L’uomo aveva riacquistato la sua serenità, ma il successo della spedizione non sarebbe dipeso da questo. Napoleone poteva affrontare qualsiasi atto ostile umano, ma nulla poteva contro l’ultima e più devastante piaga d’Egitto: la peste bubbonica. Le fila francesi, già duramente provate dai combattimenti, dal clima e da altre malattie endemiche in quelle terre, furono ulteriormente falcidiate dalla terribile pestilenza.

Dopo un anno di occupazione, Napoleone era ormai convinto che la sua impresa fosse destinata al fallimento. Un anno catastrofico anche in Europa per le armate francesi, che sotto il contrattacco delle forze riunite degli eserciti della Seconda coalizione avevano perso praticamente tutti le conquiste precedenti. Per il generale ora il problema si riduceva a come tornare in patria da vincitore senza esserlo. Approfittando che l’inevitabile sconfitta della spedizione fosse ancora lontana, con eccezionale tempismo consegnò il comando dell’Egitto al generale Klebér e si imbarcò per la Francia abbandonando al loro destino i suoi soldati e anche Pauline. La donna rivelò però un sorprendente carattere e negli anni a seguire condusse una lunga vita avventurosa. Morì a Parigi nel 1869, forse ultima sopravvissuta tra i partecipanti della spedizione.
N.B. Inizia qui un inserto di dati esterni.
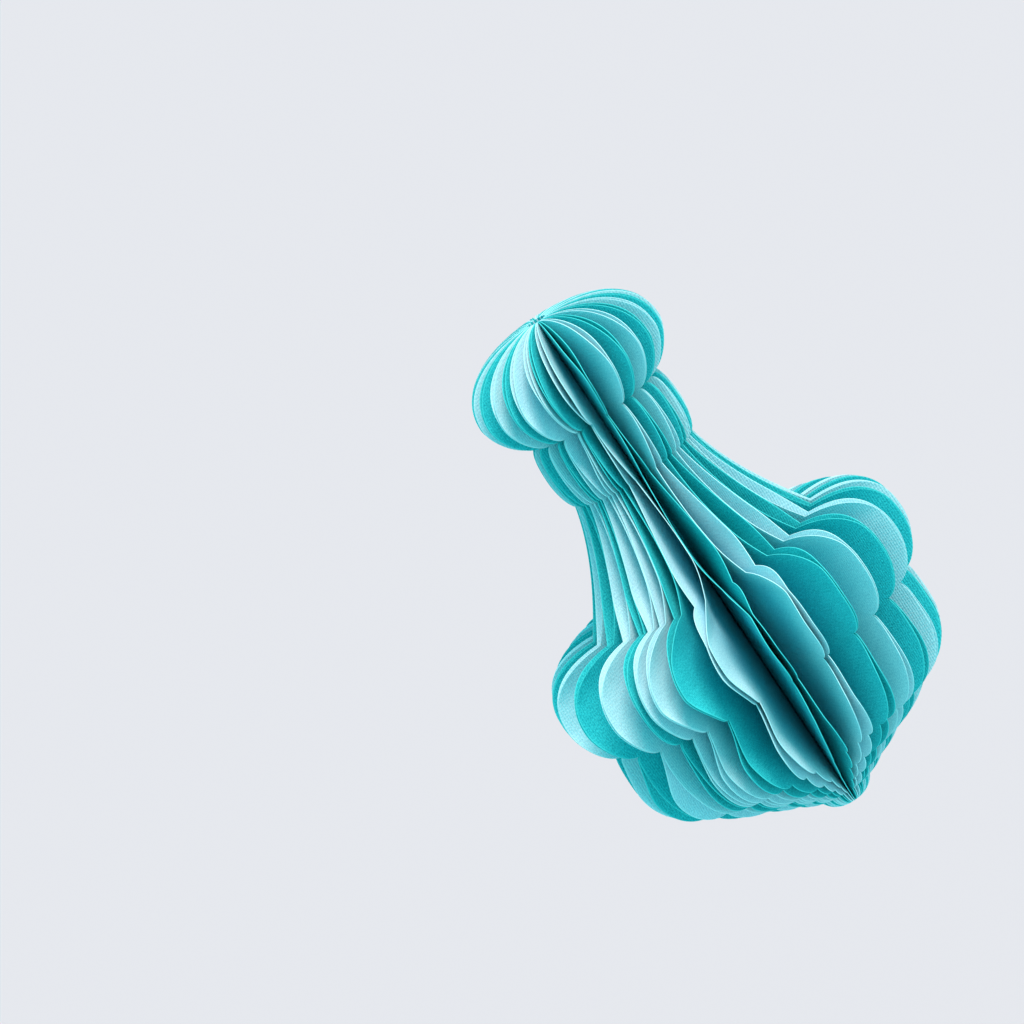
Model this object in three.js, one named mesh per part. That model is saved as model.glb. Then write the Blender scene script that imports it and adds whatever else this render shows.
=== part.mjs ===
import * as THREE from 'three';

// A hanging bauble of folded paper. Each sheet of card is folded down its middle into two leaves and cut to
// the bauble's outline. The sheets stand around the axis with their folds at the centre, pale and teal in
// turn, and strips of glue decide where they open and close.
// Sizes are in millimetres. The axis is Z, the top of the folds is the origin, and drops are measured down.

// The paper and its packing
const sheetCount = 33;
const paperThickness = 0.2;
const leafGap = 0.08;
const glueGap = 0.1;
const firstSheetAngle = -25;

// The head, the ball at the top of the outline. A lobe has two fullnesses, for its crown and its under part:
// 2 gives a plain ellipse, and more gives a squarer shoulder
const headRadius = 30.8;
const headCrownHeight = 17.8;
const headUnderHeight = 12.8;
const headFootRadius = 20.1;
const headFullness = [2.2, 1.6];

// The collar, a slim drum below the head
const collarRadius = 23.1;
const collarCrownHeight = 10.65;
const collarUnderHeight = 10.05;
const collarFootRadius = 20.2;
const collarFullness = [2.4, 1.7];

// The neck, which flares out to the belly
const neckHeight = 36.8;
const neckBendHeight = 17;
const neckBendRadius = 23.7;
const neckFootRadius = 37.7;

// The belly, the widest lobe
const bellyRadius = 58.9;
const bellyCrownHeight = 16.7;
const bellyUnderHeight = 14;
const bellyFootRadius = 50;
const bellyFullness = [2.55, 1.8];

// The hip, the lobe below the belly
const hipRadius = 51.9;
const hipCrownHeight = 11.6;
const hipUnderHeight = 17.2;
const hipFootRadius = 38.5;
const hipFullness = [2.4, 2];

// The underside, a shallow cone of small lobes, and the lower tip
const undersideHeight = 17.7;
const undersideRings = [24.5, 15.5, 8.6];
const undersideFullness = 1.55;
const tipHeight = 4.7;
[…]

In patria per Napoleone si apriva una nuova fase politica. Qui egli aveva fatto giungere solo i proclami delle sue vittorie, per altro numerose, e nulla che lasciasse trapelare l’imminente tragedia. Il suo ritorno fu quindi venduto come il provvidenziale atto di responsabilità dell’unico uomo capace di proteggere la Francia. Il povero Klebér non solo fu assassinato per mano di un sicario, ma divenne un comodo capro espiatorio per un insuccesso costato la vita a 30.000 francesi. I piani del Direttorio per liberarsi di Napoleone erano miseramente falliti di fronte alle sue qualità di propagandista di se stesso e per il piccolo Corso la strada verso il potere era ormai in discesa.